You are viewing a plain text version of this content. The canonical link for it is here.
Posted to user@flume.apache.org by Kamal Bahadur <ma...@gmail.com> on 2011/10/17 22:58:08 UTC

Cassandra Sink using Hector

Hi,

I have written a sink for writing data into Casandra using Hector API. It
looks like Hector does a great job of connection pooling and load balancing.
As soon as I start the collector, I can see 16 conections being established
between collector and cassandra. I am not sure if flume is taking advantage
of those connections in the pool. I am assuming that, Collector's append
method is not multi-threaded and therefore only one connection is being used
at any point of time. Can someone confirm this?

Thanks,
Kamal

Re: Cassandra Sink using Hector

Posted by Dani Rayan <da...@gmail.com>.
Hi Kamal,

Flume's design is such that it is horizontally scalable, add more boxes and
run more collector daemons. It should be able to handle 2000 messages per
second.
You can configure a fail over chain to avoid loss of events.

IMHO, the downside of mulch-threaded approach is lack of manageability.

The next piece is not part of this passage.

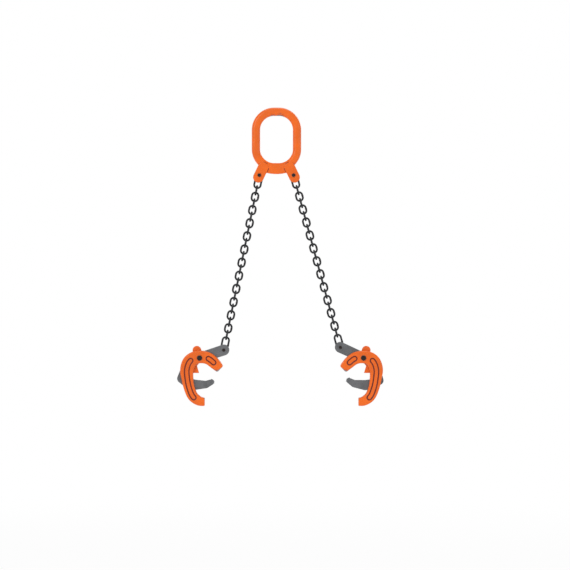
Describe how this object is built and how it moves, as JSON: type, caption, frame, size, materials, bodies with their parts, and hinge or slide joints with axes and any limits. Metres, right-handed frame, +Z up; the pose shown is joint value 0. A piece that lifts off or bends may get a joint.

On Mon, Oct 17, 2011 at 9:58 PM, Kamal Bahadur <ma...@gmail.com>wrote:

> Hi Dani,
>
> Thanks for the reply. I am using E2E relaibility mode. If I spawn new
> thread for each append call, I am not sure if the acks will be handled
> properly. I might lose an event if the child thread ends up in an exception.
> Do you have any suggestion for my use case? With current setup, I am able to
> write only 500 events per second. The expected events rate is over 2000 per
> second. I tried to increase the number of collectors and it seems to help.
> Is this my only option?
>
> Thanks,
> Kamal
>
>
> On Mon, Oct 17, 2011 at 4:42 PM, Dani Rayan <da...@gmail.com> wrote:
>
>> Hey Kamal,
>>
>> You are correct. The append method would not spawn new threads by itself.
>> However, you can still override it.
>>
>>
>> On Mon, Oct 17, 2011 at 1:58 PM, Kamal Bahadur <ma...@gmail.com>wrote:
>>
>>> Hi,
>>>
>>> I have written a sink for writing data into Casandra using Hector API. It
>>> looks like Hector does a great job of connection pooling and load balancing.
>>> As soon as I start the collector, I can see 16 conections being established
>>> between collector and cassandra. I am not sure if flume is taking advantage
>>> of those connections in the pool. I am assuming that, Collector's append
>>> method is not multi-threaded and therefore only one connection is being used
>>> at any point of time. Can someone confirm this?
>>>
>>> Thanks,
>>> Kamal
>>>
>>
>>
>>
>> --
>> -Dani Abel Rayan
>>
>
>


-- 
-Dani Abel Rayan

Re: Cassandra Sink using Hector

Posted by Kamal Bahadur <ma...@gmail.com>.
Hi Dani,

Thanks for the reply. I am using E2E relaibility mode. If I spawn new thread
for each append call, I am not sure if the acks will be handled properly. I
might lose an event if the child thread ends up in an exception. Do you have
any suggestion for my use case? With current setup, I am able to write only
500 events per second. The expected events rate is over 2000 per second. I
tried to increase the number of collectors and it seems to help. Is this my
only option?

Thanks,
Kamal

On Mon, Oct 17, 2011 at 4:42 PM, Dani Rayan <da...@gmail.com> wrote:

> Hey Kamal,
>
> You are correct. The append method would not spawn new threads by itself.
> However, you can still override it.
>
>
> On Mon, Oct 17, 2011 at 1:58 PM, Kamal Bahadur <ma...@gmail.com>wrote:
>
>> Hi,
>>
>> I have written a sink for writing data into Casandra using Hector API. It
>> looks like Hector does a great job of connection pooling and load balancing.
>> As soon as I start the collector, I can see 16 conections being established
>> between collector and cassandra. I am not sure if flume is taking advantage
>> of those connections in the pool. I am assuming that, Collector's append
>> method is not multi-threaded and therefore only one connection is being used
>> at any point of time. Can someone confirm this?
>>
>> Thanks,
>> Kamal
>>
>
>
>
> --
> -Dani Abel Rayan
>

Re: Cassandra Sink using Hector

Posted by Dani Rayan <da...@gmail.com>.
Hey Kamal,

You are correct. The append method would not spawn new threads by itself.
However, you can still override it.

On Mon, Oct 17, 2011 at 1:58 PM, Kamal Bahadur <ma...@gmail.com>wrote:

> Hi,
>
> I have written a sink for writing data into Casandra using Hector API. It
> looks like Hector does a great job of connection pooling and load balancing.
> As soon as I start the collector, I can see 16 conections being established
> between collector and cassandra. I am not sure if flume is taking advantage
> of those connections in the pool. I am assuming that, Collector's append
> method is not multi-threaded and therefore only one connection is being used
> at any point of time. Can someone confirm this?
>
> Thanks,
> Kamal
>



-- 
-Dani Abel Rayan